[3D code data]
▼
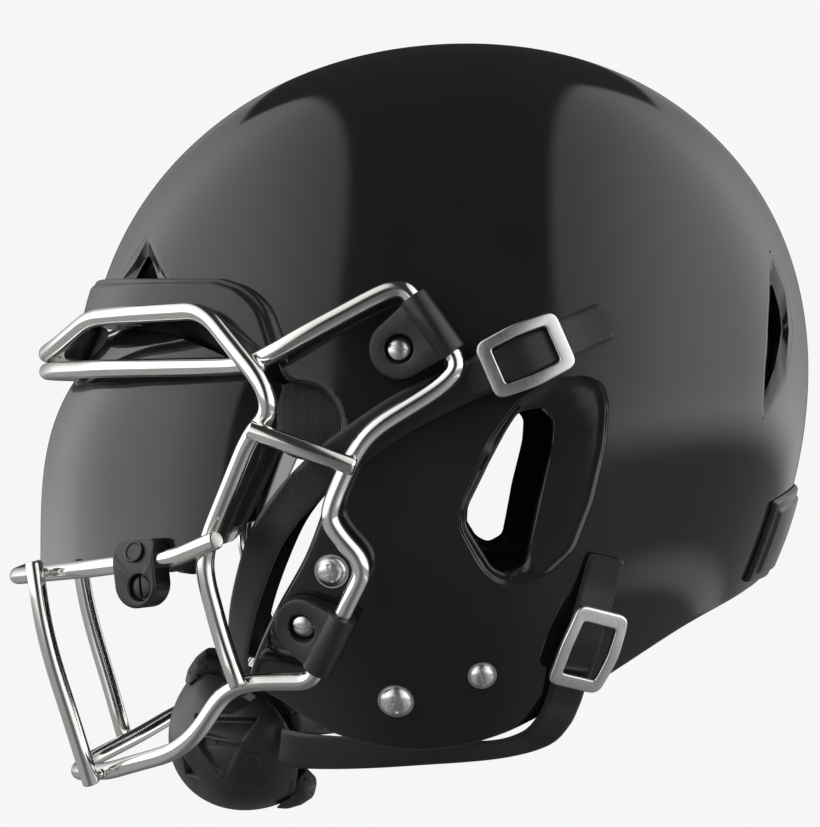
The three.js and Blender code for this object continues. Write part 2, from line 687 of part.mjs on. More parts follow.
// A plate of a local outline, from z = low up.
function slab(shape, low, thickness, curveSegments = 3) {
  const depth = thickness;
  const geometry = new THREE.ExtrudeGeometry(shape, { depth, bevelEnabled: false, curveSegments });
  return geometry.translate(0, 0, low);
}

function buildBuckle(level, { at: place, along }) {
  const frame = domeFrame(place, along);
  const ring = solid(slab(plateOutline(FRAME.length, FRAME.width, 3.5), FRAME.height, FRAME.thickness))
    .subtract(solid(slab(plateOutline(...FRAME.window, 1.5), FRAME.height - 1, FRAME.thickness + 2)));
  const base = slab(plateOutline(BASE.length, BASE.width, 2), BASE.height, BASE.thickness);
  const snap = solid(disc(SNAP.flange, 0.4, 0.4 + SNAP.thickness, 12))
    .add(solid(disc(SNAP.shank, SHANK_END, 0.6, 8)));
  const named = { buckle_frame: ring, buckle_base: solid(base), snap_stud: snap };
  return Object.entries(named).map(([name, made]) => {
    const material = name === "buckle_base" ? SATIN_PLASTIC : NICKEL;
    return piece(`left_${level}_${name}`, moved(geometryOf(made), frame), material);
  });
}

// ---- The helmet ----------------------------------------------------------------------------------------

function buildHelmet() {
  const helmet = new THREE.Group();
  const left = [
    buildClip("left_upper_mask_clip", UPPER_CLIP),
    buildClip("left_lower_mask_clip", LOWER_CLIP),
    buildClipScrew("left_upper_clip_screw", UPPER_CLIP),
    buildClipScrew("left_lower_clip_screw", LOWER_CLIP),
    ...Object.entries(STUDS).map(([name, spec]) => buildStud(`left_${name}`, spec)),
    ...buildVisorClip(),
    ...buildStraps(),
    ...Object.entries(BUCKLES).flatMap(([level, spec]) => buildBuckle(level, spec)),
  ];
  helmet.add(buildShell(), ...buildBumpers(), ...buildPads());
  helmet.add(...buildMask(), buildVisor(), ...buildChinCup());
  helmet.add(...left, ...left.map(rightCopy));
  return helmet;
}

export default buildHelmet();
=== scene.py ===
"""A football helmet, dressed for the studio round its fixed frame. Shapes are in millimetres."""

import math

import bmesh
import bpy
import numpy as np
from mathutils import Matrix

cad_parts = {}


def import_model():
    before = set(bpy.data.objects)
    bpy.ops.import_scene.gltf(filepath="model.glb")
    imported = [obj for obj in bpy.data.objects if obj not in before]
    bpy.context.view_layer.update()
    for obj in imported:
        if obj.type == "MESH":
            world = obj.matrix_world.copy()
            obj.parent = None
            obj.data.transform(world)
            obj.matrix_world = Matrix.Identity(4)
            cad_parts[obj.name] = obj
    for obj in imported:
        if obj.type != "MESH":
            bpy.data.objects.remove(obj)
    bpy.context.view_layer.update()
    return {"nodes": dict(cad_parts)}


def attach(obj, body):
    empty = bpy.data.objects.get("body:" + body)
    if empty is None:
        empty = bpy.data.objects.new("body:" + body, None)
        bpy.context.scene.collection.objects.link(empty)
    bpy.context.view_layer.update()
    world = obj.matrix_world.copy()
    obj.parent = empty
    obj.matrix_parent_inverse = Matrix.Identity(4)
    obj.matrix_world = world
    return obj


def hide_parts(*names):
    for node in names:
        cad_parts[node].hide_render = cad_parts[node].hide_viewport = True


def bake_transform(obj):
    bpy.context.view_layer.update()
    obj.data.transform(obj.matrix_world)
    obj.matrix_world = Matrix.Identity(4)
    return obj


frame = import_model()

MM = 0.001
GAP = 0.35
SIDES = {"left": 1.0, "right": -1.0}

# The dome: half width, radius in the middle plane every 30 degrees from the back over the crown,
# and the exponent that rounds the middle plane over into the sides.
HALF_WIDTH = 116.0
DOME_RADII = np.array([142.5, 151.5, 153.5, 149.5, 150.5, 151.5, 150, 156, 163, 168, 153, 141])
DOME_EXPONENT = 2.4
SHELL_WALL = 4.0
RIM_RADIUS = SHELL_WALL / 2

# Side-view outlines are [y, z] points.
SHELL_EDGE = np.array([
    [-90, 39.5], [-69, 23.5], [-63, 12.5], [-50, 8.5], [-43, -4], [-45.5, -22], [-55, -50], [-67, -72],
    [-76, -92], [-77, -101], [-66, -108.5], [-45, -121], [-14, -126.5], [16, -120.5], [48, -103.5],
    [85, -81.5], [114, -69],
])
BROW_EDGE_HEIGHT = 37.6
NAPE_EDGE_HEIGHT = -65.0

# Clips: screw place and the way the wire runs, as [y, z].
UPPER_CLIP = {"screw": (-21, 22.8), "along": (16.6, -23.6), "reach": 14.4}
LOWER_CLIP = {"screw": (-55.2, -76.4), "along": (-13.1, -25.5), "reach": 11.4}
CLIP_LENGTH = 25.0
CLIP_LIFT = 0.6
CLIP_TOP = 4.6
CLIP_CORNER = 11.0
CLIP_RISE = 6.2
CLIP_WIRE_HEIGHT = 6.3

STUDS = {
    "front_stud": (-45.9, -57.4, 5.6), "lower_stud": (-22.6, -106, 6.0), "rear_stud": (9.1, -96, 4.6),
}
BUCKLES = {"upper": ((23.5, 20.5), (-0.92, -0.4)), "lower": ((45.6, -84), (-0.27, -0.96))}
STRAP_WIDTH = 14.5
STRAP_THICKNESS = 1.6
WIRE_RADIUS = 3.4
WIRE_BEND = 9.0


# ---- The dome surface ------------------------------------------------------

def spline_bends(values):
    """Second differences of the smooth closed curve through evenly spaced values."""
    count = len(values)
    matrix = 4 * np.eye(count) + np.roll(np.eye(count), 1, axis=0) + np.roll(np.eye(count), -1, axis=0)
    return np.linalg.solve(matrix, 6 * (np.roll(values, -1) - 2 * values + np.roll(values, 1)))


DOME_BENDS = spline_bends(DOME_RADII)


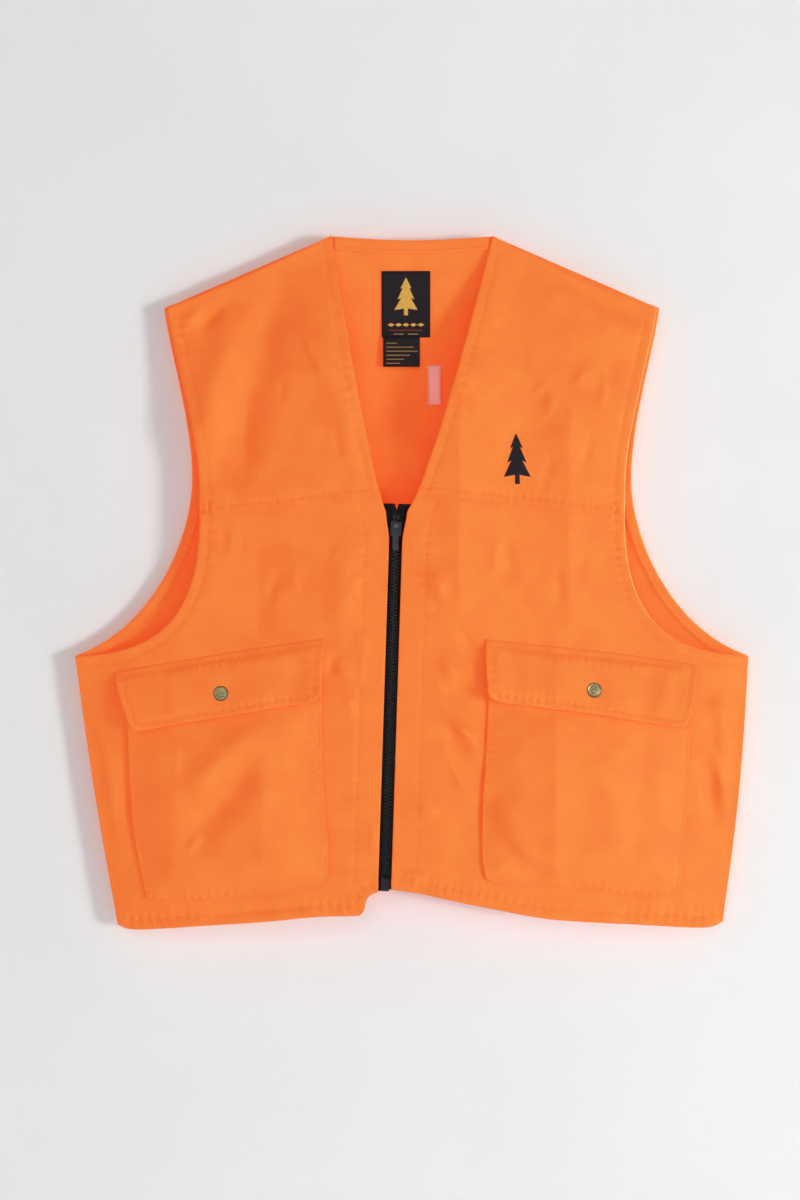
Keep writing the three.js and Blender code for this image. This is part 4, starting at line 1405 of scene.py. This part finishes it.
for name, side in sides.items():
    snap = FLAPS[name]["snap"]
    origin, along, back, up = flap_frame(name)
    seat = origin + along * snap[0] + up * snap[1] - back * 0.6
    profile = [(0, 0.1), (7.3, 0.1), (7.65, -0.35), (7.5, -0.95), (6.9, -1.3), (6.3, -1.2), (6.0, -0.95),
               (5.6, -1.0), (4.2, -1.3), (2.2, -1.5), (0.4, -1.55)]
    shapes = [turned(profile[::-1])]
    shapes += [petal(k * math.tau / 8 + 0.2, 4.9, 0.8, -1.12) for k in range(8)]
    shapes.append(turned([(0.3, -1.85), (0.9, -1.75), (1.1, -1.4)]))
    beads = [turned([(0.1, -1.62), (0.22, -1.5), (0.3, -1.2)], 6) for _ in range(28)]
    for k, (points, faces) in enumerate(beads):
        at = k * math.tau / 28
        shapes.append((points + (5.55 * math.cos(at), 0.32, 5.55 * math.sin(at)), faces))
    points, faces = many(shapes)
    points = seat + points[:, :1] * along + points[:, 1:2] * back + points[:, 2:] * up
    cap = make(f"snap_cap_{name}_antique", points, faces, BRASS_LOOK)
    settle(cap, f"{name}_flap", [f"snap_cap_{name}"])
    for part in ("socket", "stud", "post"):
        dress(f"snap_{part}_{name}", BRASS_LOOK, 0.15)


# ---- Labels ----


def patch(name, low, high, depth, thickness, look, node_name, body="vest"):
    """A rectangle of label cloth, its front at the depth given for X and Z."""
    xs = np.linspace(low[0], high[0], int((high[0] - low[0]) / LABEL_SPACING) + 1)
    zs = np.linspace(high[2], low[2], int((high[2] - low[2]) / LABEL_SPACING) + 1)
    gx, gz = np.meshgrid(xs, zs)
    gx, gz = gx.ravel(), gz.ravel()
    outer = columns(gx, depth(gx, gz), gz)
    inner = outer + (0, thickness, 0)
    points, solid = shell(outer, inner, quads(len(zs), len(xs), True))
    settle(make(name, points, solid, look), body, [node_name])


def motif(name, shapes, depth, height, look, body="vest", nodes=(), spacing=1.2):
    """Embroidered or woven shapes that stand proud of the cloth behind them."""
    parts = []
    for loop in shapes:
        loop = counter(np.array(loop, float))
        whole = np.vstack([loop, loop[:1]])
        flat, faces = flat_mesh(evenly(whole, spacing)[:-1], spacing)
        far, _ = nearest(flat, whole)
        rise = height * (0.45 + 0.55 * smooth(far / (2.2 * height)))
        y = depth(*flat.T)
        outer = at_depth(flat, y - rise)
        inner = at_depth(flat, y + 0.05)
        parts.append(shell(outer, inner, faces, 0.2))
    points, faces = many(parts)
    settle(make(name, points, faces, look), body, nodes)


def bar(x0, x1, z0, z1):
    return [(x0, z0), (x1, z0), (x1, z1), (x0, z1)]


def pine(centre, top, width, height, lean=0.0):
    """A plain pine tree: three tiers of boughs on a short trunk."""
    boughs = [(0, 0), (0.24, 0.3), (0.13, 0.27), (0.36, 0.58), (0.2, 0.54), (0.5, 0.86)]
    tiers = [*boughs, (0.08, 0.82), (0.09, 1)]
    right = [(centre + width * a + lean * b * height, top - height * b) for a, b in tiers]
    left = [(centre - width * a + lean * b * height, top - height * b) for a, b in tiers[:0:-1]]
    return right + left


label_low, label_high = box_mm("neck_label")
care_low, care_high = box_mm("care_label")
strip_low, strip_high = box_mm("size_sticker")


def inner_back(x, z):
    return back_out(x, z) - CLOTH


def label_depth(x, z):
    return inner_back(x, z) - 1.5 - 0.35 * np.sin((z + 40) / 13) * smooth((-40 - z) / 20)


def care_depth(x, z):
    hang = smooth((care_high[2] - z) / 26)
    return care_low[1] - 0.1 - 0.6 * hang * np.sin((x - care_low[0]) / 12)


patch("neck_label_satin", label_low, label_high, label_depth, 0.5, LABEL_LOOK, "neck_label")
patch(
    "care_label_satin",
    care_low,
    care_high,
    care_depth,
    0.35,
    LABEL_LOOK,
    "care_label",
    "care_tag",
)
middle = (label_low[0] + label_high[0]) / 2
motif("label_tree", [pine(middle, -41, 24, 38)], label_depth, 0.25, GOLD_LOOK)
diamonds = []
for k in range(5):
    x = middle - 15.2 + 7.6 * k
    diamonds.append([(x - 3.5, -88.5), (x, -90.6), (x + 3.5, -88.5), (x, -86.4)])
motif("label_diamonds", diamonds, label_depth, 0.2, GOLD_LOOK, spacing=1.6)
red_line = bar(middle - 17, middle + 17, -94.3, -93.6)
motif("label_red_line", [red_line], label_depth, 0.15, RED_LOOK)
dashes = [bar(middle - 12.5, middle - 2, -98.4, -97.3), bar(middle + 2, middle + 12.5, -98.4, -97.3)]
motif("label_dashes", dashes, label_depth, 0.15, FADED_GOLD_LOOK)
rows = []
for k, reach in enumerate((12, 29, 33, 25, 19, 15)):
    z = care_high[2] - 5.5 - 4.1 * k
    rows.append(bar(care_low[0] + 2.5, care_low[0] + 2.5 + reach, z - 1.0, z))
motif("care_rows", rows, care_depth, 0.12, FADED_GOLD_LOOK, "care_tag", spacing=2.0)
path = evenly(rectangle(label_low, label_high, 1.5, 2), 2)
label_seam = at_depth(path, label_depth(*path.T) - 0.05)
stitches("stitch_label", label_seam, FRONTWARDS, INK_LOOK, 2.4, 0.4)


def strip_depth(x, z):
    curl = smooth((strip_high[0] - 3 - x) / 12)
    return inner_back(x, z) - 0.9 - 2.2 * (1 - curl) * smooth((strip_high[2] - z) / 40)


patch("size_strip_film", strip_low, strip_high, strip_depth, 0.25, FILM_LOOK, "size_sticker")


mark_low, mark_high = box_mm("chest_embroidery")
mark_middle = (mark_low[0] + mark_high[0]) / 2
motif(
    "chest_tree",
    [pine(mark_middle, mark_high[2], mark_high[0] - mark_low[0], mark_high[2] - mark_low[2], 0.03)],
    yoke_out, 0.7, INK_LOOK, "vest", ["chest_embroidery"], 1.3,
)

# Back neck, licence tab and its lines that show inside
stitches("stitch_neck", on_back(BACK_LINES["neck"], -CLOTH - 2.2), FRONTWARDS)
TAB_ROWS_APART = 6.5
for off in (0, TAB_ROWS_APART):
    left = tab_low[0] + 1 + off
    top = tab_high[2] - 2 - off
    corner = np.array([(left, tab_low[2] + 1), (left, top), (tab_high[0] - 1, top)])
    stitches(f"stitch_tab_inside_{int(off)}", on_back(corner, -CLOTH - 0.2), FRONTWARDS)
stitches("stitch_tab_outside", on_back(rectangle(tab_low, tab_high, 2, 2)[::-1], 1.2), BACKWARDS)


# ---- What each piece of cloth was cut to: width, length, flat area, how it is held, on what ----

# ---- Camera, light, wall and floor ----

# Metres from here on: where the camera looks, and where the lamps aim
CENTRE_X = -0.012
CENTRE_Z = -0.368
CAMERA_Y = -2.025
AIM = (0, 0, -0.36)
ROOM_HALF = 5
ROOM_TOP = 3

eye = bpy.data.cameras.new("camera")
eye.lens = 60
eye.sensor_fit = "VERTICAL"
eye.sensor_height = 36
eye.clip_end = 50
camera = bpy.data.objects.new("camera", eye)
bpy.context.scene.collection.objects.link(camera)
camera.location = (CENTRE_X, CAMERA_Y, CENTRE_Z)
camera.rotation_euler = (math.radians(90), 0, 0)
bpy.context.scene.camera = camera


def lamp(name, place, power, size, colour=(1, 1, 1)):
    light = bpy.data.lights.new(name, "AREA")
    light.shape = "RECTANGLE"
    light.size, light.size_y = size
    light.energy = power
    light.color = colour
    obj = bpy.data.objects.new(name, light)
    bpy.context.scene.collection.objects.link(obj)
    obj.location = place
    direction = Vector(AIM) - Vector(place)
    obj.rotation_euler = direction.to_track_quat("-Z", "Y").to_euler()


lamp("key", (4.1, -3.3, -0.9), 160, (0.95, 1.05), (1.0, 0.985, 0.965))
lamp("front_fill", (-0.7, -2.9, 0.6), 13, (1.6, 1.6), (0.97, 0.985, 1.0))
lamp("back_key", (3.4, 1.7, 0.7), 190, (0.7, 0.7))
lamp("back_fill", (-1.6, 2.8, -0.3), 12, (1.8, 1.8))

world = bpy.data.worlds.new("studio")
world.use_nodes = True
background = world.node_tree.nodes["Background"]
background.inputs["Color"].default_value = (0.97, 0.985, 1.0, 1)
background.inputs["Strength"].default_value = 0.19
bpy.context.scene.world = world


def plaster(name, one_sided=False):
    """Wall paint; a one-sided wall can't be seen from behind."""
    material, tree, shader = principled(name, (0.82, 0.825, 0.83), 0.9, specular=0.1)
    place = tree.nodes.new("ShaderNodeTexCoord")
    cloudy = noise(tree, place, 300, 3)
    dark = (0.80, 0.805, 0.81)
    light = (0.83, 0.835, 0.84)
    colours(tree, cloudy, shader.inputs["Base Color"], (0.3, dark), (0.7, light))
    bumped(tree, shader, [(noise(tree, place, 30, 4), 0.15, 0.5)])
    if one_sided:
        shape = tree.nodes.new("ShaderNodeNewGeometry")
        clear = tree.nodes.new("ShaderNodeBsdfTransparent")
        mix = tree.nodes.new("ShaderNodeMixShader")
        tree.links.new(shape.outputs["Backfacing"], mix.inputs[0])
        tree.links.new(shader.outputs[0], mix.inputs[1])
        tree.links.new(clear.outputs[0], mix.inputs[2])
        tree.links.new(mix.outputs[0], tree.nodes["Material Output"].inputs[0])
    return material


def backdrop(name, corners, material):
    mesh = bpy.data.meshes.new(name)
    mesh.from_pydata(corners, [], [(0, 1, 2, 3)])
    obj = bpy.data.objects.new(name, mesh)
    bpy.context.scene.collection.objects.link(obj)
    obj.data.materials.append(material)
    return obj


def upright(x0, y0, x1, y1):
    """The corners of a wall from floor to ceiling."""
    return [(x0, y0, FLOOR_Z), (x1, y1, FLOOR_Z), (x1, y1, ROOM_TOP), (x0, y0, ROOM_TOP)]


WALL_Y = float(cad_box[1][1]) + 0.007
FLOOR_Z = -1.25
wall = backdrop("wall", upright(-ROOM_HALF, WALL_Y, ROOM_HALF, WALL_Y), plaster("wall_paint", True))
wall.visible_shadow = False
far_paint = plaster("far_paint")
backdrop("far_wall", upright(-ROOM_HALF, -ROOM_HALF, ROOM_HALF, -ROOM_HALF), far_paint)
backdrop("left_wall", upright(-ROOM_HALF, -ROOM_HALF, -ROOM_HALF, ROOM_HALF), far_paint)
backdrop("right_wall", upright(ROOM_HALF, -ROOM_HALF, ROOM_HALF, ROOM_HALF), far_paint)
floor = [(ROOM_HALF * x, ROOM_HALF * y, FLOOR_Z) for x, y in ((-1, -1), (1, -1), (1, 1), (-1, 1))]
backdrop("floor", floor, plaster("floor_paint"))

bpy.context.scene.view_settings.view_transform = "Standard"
▲
▸ OBJECTIVE:
Retype the entries above exactly, but only from the line containing "helmet.add(...buildMask(), buildVisor(), ...buildChinCup());" through the line containing "if empty is", both included.

▸ RESPONSE TO THIS TASK:
  helmet.add(...buildMask(), buildVisor(), ...buildChinCup());
  helmet.add(...left, ...left.map(rightCopy));
  return helmet;
}

export default buildHelmet();
=== scene.py ===
"""A football helmet, dressed for the studio round its fixed frame. Shapes are in millimetres."""

import math

import bmesh
import bpy
import numpy as np
from mathutils import Matrix

cad_parts = {}


def import_model():
    before = set(bpy.data.objects)
    bpy.ops.import_scene.gltf(filepath="model.glb")
    imported = [obj for obj in bpy.data.objects if obj not in before]
    bpy.context.view_layer.update()
    for obj in imported:
        if obj.type == "MESH":
            world = obj.matrix_world.copy()
            obj.parent = None
            obj.data.transform(world)
            obj.matrix_world = Matrix.Identity(4)
            cad_parts[obj.name] = obj
    for obj in imported:
        if obj.type != "MESH":
            bpy.data.objects.remove(obj)
    bpy.context.view_layer.update()
    return {"nodes": dict(cad_parts)}


def attach(obj, body):
    empty = bpy.data.objects.get("body:" + body)
    if empty is None:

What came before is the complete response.